Genome-Wide Identification and Expression Analysis of Glutathione S-Transferases (GSTs) in <i>Crocus sativus</i> (Saffron) Reveals Their Roles in Hormone-Mediated Stress Responses

Glutathione S-transferases (GSTs) are multifunctional enzymes involved in stress responses, detoxification, and secondary metabolite transport in plants. In this study, a genome-wide analysis of Crocus sativus identified 60 GST genes containing conserved GST_N and GST_C domains. Phylogenetic analysis classified these genes into multiple subfamilies, including Tau, Phi, and Theta, highlighting lineage-specific evolution.

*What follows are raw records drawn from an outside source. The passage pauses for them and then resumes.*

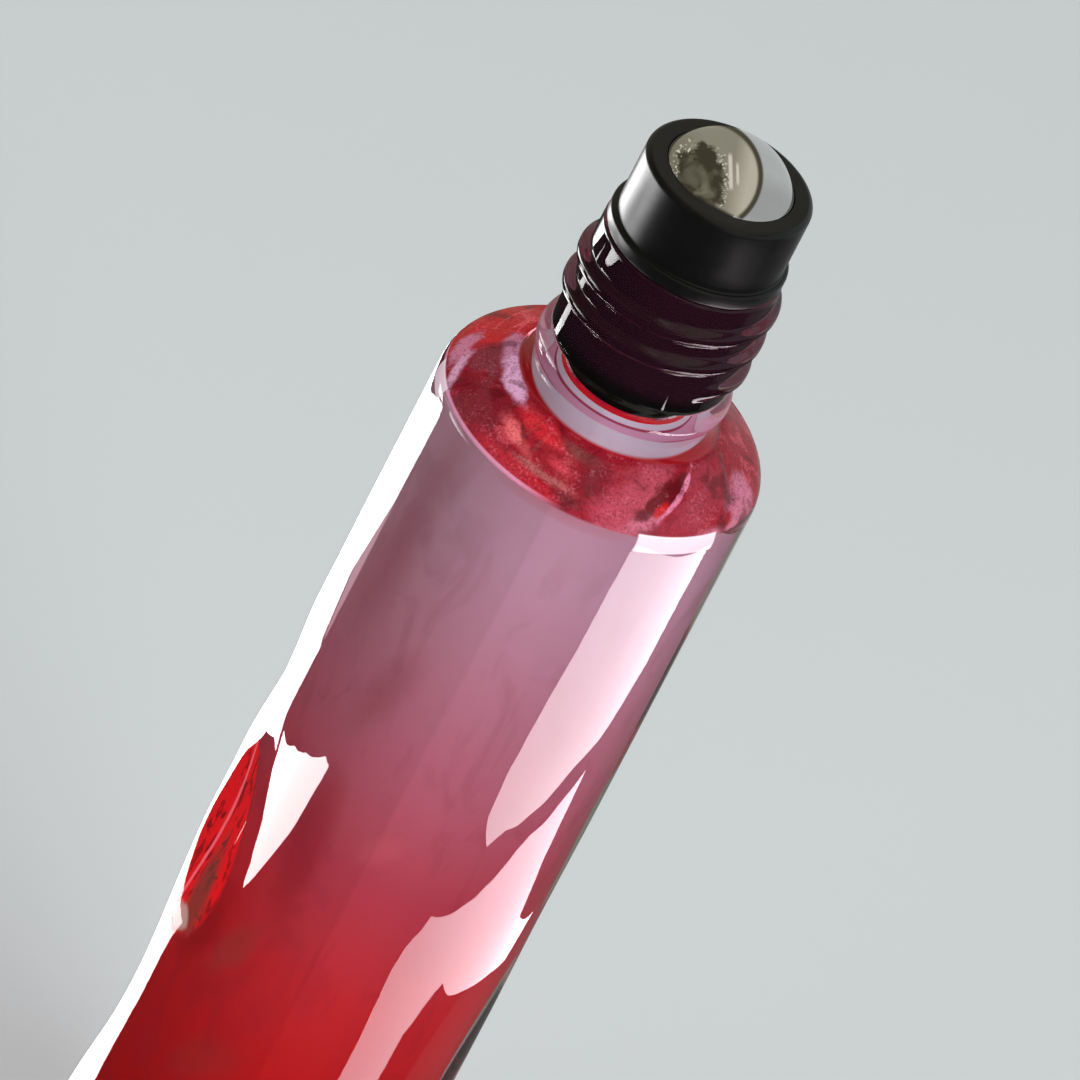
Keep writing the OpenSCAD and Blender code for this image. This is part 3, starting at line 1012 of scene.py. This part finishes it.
# The fields of each panel in order
STRIPS = (
    ("strip_right_high", (45, -34), (45, 17), (
        (0, 45), (-1, 38), (-2, 30), (-5, 22), (-6, 17), (0, 15), (11, 16.5), (17, 19), (22, 20),
        (29, 22), (36, 26), (44, 29), (48, 33), (49, 45)), 7, 8.5, (1, 0.9, 0.94)),
    ("strip_right_low", (45, -34), (45, 17), (
        (44, 24), (36, 21), (31, 20), (22, 17), (14, 14), (-6, 5), (-16, -3), (-18, -6), (-14, -10),
        (-14, -60), (10, -60), (12, -30), (16, -1), (15, 2), (21, 7), (23, 8), (40, 6), (56, 3),
        (69, -1), (76, 0), (52, 11), (46, 17)), 6.5, 9.5, (1, 0.8, 0.87)),
    ("strip_left", (-45, -34), (-45, 17), (
        (42, 17), (28, 19), (19, 18.5), (6, 16), (0, 13.5), (3, 9), (11, 7), (15, 6.5), (19, 9),
        (28, 12), (42, 12)), 16, 16),
    ("strip_back", (-47, 19), (-5, 50), (
        (52, 43), (-8, 43), (-5, 31), (3, 27), (-3, 20), (-17, 12), (-34, 0), (-42, -5), (-20, -1),
        (-6, 6.5), (5, 9.6), (18, 10.2), (22, 8.5), (22, 5.5), (8, 5), (2, 2.5), (-3, 0), (-9, -3),
        (-16, -11), (-22, -24), (-22, -60), (52, -60)), 9, 9),
    ("strip_back_edge", (-47, 19), (-5, 50), (
        (-8, 43), (-15, 43), (-14, 31), (-7, 26), (-12, 19), (-28, 10), (-38, 2), (-35, 0), (-18, 12),
        (-4, 20), (2, 27), (-6, 31)), 2, 2, (1, 0.75, 0.85)),
    ("strip_neck", (-47, 19), (-5, 50), ((-6, 45), (6, 45), (6, 52), (-6, 52)), 8, 8),
    ("flag_left", (-52, -60), (-52, 22), (
        (0, -90), (82, -90), (82, 53), (0, 53)), 0.035, 0.035),
    ("flag_back", (-74, 5), (-8, 54), (
        (0, -90), (112, -90), (112, 53), (0, 53)), 0.035, 0.035),
)


@dataclass
class Studio:
    """A plain pale floor, soft light and the camera."""

    pale: Colour = screen(199, 204, 205)
    sheet: Colour = tuple(0.95 * c for c in pale)
    flag: Colour = (0.035, 0.034, 0.031)
    room: Colour = screen(157, 154, 138)
    room_warm: Colour = screen(208, 203, 186)
    room_dark: Colour = screen(72, 68, 54)
    room_olive: Colour = screen(134, 130, 112)
    room_bright: Colour = screen(250, 246, 232)
    door_frame: Colour = screen(84, 80, 66)
    # The far sheet starts beyond a slanting plane, and at its foot, in degrees of rise
    far_edge: Colour = (0.8, 0.188, -0.572)
    far_from: Point = (0.035, 0.045)
    far_foot: Point = (-6, -2)
    floor_colour: Colour = (0.53, 0.56, 0.565)
    # A tinted card lies on the floor at the left, seen only through the glass
    card: Colour = screen(142, 180, 150)
    card_from: Point = (0.025, 0.05)
    floor_half: float = 6.0
    daylight: float = 0.49
    elevation: float = 33.5
    lean: float = 27.5
    target: Colour = (-0.11, 0, 61.06)
    distance: float = 2000.0
    frame_width: float = 66.54
    sensor: float = 36.0
    bounces: int = 24
    # The room in shares of a mirror ball: the middles of the doorway and of the dark shape in it, that
    # shape's lean as a cosine and a sine, the edges of the frame and the sheet, the sheet's end, the room's
    # foot, and the haze on the sheet
    door: Point = (-0.29, 0.25)
    shape: Point = (-0.285, 0.25)
    shape_turn: Point = (0.87, 0.48)
    frame_edge: Point = (0.64, 0.685)
    sheet_edge: Point = (0.715, 0.745)
    sheet_from: Point = (-0.45, -0.3)
    room_from: Point = (-0.08, -0.02)
    haze: Band = (0.1, 0.4, 0.3)
    # The bright gleams of the room: place across, half width, and ends along
    gleams: tuple[tuple[float, ...], ...] = ((0.306, 0.014, -0.22, 0.14), (0.395, 0.006, -0.1, 0.08))
    # Soft lights far away, seen only in reflections: middle, half turn, lowest and highest rise, strength
    # and softness, all but the strength in degrees
    soft_boxes: tuple[tuple[float, ...], ...] = (
        (180, 70, -40, 12, 0.15, 2), (-112, 26, -40, -28, 12, 18))

    def build_camera(self) -> None:
        """Builds the camera: long lens, looking down at the shoulder, leaning."""
        camera = bpy.data.cameras.new("camera")
        camera.sensor_width = self.sensor
        camera.lens = self.sensor * self.distance / self.frame_width
        camera.clip_start = 0.01
        camera.clip_end = 100
        item = placed("camera", camera)
        tilt = Matrix.Rotation(radians(90 - self.elevation), 4, "X")
        tilt = tilt @ Matrix.Rotation(radians(self.lean), 4, "Z")
        back = Matrix.Translation((0, 0, self.distance * MM))
        item.matrix_world = Matrix.Translation(Vector(self.target) * MM) @ tilt @ back
        bpy.context.scene.camera = item

    def build_floor(self) -> None:
        """Builds the floor that the bottle stands on."""
        bm = bmesh.new()
        bmesh.ops.create_grid(bm, x_segments=1, y_segments=1, size=self.floor_half)
        floor = placed("floor", bm)
        bench = NodeBench(bpy.data.materials.new("floor_pale"))
        shade = bench.out("BsdfDiffuse", {"Color": self.floor_colour})
        card = (-bench.split(bench.place())[0]).rise(*self.card_from)
        glow = bench.out("Emission", {"Color": bench.mixed(card, self.pale, self.card), "Strength": 1})
        through = bench.add("LightPath").outputs["Is Transmission Ray"]
        floor.data.materials.append(bench.finish(bench.out("MixShader", {0: through, 1: shade, 2: glow})))
        floor.visible_glossy = False

    def build_lamps(self) -> None:
        """Builds the soft lamps, each aimed at the shoulder."""
        for lamp in Lamp:
            place, size, power = lamp.value
            light = bpy.data.lights.new(lamp.name.lower(), "AREA")
            light.shape = "DISK"
            light.size = size
            light.energy = power
            item = placed(lamp.name.lower(), light)
            aim = Vector((0, 0, self.target[2] * MM)) - Vector(place)
            turned = aim.to_track_quat("-Z", "Y").to_matrix().to_4x4()
            item.matrix_world = Matrix.Translation(place) @ turned
            item.visible_camera = item.visible_glossy = item.visible_transmission = False

    def room_above(self, bench: NodeBench, *direction: Signal) -> tuple[Signal, Socket]:
        """Builds the room above, laid out as a mirror ball in front of the camera shows it.

        Args:
            bench: The bench of the world.
            direction: The parts of the direction along X, Y and Z.

        Returns:
            Where the room is seen, and its colour.
        """
        x, y, z = direction
        tilt = radians(self.elevation)
        facing = z * sin(tilt) - y * cos(tilt)
        spread = ((facing + 1.0001) * 2).math("SQRT")
        right = x / spread
        above = (y * sin(tilt) + z * cos(tilt)) / spread
        flat = bench.out("CombineXYZ", {0: right, 1: above})
        fine = bench.noise(flat, 7, 3, 0.5)
        # The doorway: warm walls inside a dark frame, and the pale sheet outside
        from_middle = (right - self.door[0]).hypot(above - self.door[1])
        colour = (right + above * 0.3).stops([
            (-0.75, self.room_olive), (-0.35, self.room), (0.1, self.room), (0.35, self.room_warm)])
        (away, off), (cosine, sine) = (right - self.shape[0], above - self.shape[1]), self.shape_turn
        across, along = away * cosine + off * sine, away * sine - off * cosine
        for middle, half_width, low, high in self.gleams:
            gleam = across.band(middle - half_width, middle + half_width, 0.02)
            colour = bench.mixed(gleam * along.band(low, high, 0.08) * 0.8, colour, self.room_bright)
        reach = ((across + 0.09) * 8.2 ** 0.5).hypot((along - 0.05) * 4.2 ** 0.5) + (fine - 0.5) * 0.9
        dark = (bench.noise(flat, 3.5, 3, 0.5) + right * 0.2).stops([
            (0.42, self.room_dark), (0.62, self.room_olive)])
        glints = bench.noise(flat, 26, 2).rise(0.54, 0.62)
        glints = glints * across.math("ABSOLUTE").rise(0.1, 0.2) * reach.band(0.9, 1.02, 0.08)
        haze = 1 - 0.2 * above.band(*self.haze)
        colour = bench.layered(
            colour, (reach.fall(0.86, 1.04), dark), (glints * 0.9, self.room_bright),
            (from_middle.rise(*self.frame_edge), self.door_frame),
            (from_middle.rise(*self.sheet_edge) * right.rise(*self.sheet_from),
             bench.mixed(1, self.sheet, haze, "MULTIPLY")))
        return above.rise(*self.room_from), colour

    def build_world(self) -> None:
        """Builds the daylight, and the soft boxes that glass and steel reflect."""
        bench = NodeBench(bpy.data.worlds.new("studio"))
        x, y, z = bench.split(bench.add("TexCoord").outputs["Generated"])
        turn = x.math("ARCTAN2", -y).math("DEGREES")
        upward = z.math("ARCSINE").math("DEGREES")
        beyond = self.far_edge[0] * x + self.far_edge[1] * y + self.far_edge[2] * z
        sheet = beyond.rise(*self.far_from) * upward.rise(*self.far_foot)
        seen = bench.mixed(sheet, self.flag, self.sheet)
        for middle, half_turn, low, high, strength, soft in self.soft_boxes:
            away = (turn - middle).math("WRAP", 180, -180).math("ABSOLUTE")
            mask = away.fall(half_turn, half_turn + soft) * upward.band(low, high, soft)
            seen = bench.mixed(mask, seen, (strength,) * 3)
        upper, room = self.room_above(bench, x, y, z)
        seen = bench.mixed(upper, seen, room)
        paths = bench.add("LightPath").outputs
        plain = Signal(bench, paths["Is Camera Ray"]).math("MAXIMUM", paths["Is Transmission Ray"])
        daylight, backdrop, boxes = (
            bench.out("Background", {"Color": colour, "Strength": strength})
            for colour, strength in ((WHITE, self.daylight), (self.pale, 1), (seen, 1)))
        light = bench.out("MixShader", {0: plain, 1: daylight, 2: backdrop})
        light = bench.out("MixShader", {0: paths["Is Glossy Ray"], 1: light, 2: boxes})
        bpy.context.scene.world = bench.finish(light)

    def build(self) -> None:
        """Builds the whole studio."""
        self.build_camera()
        self.build_floor()
        self.build_lamps()
        self.build_world()
        for row in STRIPS:
            StripLight(*row).build()
        scene = bpy.context.scene
        scene.view_settings.view_transform = "Standard"
        cycles = scene.cycles
        cycles.max_bounces = cycles.transmission_bounces = cycles.glossy_bounces = self.bounces


def main() -> None:
    """Builds the studio and the bottle."""
    logging.basicConfig(level=logging.INFO, format="%(name)s: %(message)s")
    Studio().build()
    glass = GlassBottle()
    cartridge = RollerCartridge(glass)
    makers = (glass.build, FragranceOil(glass).build, cartridge.build_housing, cartridge.build_ball)
    for piece in (make() for make in makers):
        LOG.info("%s: %d faces", piece.name, len(piece.data.polygons))
    cartridge.dress_hidden()


if __name__ == "__main__":
    main()
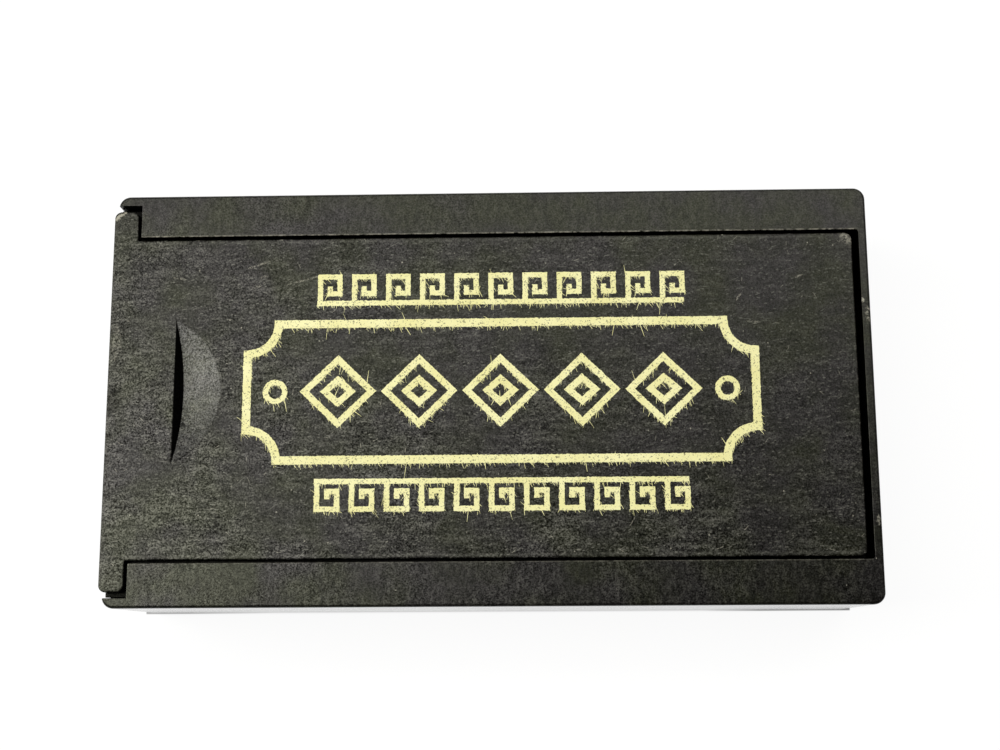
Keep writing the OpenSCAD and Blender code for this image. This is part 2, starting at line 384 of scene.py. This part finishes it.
CASE_SCUFFS = [  # strength, colour, and the settings of the marks
    (0.20, DUST, dict(per_mm=0.8, length=1.3, width=0.07, spread=9, share=0.35)),
    (0.18, DUST, dict(per_mm=0.4, length=1.1, width=0.10, slant=86, spread=12, share=0.30,
                      shift=2.3)),
]
LID_SCUFFS = [
    (0.90, DUST, dict(per_mm=2.0, length=0.45, width=0.13, slant=6, spread=26, share=0.50)),
    (0.75, DUST, dict(per_mm=0.5, length=1.5, width=0.10, slant=14, spread=24, share=0.28,
                      shift=3.1, bend=0.12)),
    (0.90, DUST, dict(per_mm=0.2, length=2.6, width=0.08, slant=24, spread=50, share=0.25,
                      shift=7.7, bend=-0.10)),
    (0.70, PALE, dict(per_mm=0.45, length=0.8, width=0.07, slant=60, spread=90, share=0.22,
                      shift=5.3, bend=0.3)),
]
case_finish, case_colour, case_shine = plastic(
    "black_plastic_case", CASE_MATT, grain=0.16, dusty=1.6, contrast=0.95,
    drag=(2.2, 0.8, 1.0), speck_share=0.05, scuffs=CASE_SCUFFS)
lid_finish, lid_colour, lid_shine = plastic(
    "black_plastic_lid", LID_MATT, grain=0.32, dusty=1.8, contrast=1.30,
    drag=(0.45, 1.7, 1.0), speck_share=0.20, scuffs=LID_SCUFFS)
print("lid plastic so far:", len(lid_finish.tree.nodes), "nodes")

# %% [markdown]
# ## Wear on the case
# The lid rubs along the lips, so their edges are pale, most on the far side, and the thin
# end wall has been knocked pale in three spots. A mask limits each mark to the top, because
# a coordinate alone would also draw it down the wall and across the floor inside.

# %% Pale lips and end wall
LIP_EDGE = 16.3  # mm from the middle to the edge of each lip
WALL_X = 36.5  # where the lips end and the end wall begins, mm
WALL_SPOTS = [  # place and reach in mm, and strength
    ((37.2, 7.6), (0.3, 1.0), 0.7),
    ((36.7, 9.2), (0.25, 0.4), 1.0),
    ((37.2, -12.6), (0.25, 0.6), 0.5),
]
far_lip = case_finish.span(case_finish.axis(1), -16, 16, 0.25, 1.0)
lips = case_finish.times(worn_line(case_finish, 1, LIP_EDGE, 0.16, both=True),
                         case_finish.over(2, RAIL_TOP - 0.3), far_lip, case_finish.under(0, WALL_X))
case_colour = case_finish.blend(lips, case_colour, PALE)
for (x, y), reach, strength in WALL_SPOTS:
    spot = crumbled(case_finish, patch(case_finish, (x, y, RAIL_TOP), (*reach, 0.6)))
    case_colour = case_finish.blend(case_finish.times(spot, strength), case_colour, PALE)
print("worn: two lips and", len(WALL_SPOTS), "spots on the end wall")

# %% [markdown]
# ## Wear on the lid
# The head sticks out, so it takes the knocks: its edge is rubbed, and one corner has a pale
# chip. Keys and grit have drawn a few long scratches that can be told one from another, and
# these are placed one by one, each as a long thin patch broken into crumbs.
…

Motif and domain analyses revealed structural diversity within the GST family, while chromosomal mapping identified clustering patterns and hotspots, suggesting gene duplication as a key driver of GST family expansion. Promoter analysis uncovered cis-regulatory elements such as MEJA, ABRE, and GARE motifs, indicating the potential role of GST genes in hormone-mediated stress responses. Subcellular localization predictions placed most GST proteins in the cytoplasm, with some localized to chloroplasts and vacuoles, reflecting their functional diversity. Swiss-Model structural modeling of a representative GST protein revealed a homo-dimeric arrangement, with distinct domains responsible for substrate binding and catalysis. The model, supported by a high QMEANDisCo global score, identified key interactions with S-hexylglutathione. This study provides a comprehensive characterization of the GST gene family in Crocus sativus, offering insights into their structural, evolutionary, and functional attributes. The findings pave the way for further research on GST-mediated stress tolerance and secondary metabolite biosynthesis, with implications for agricultural improvement strategies.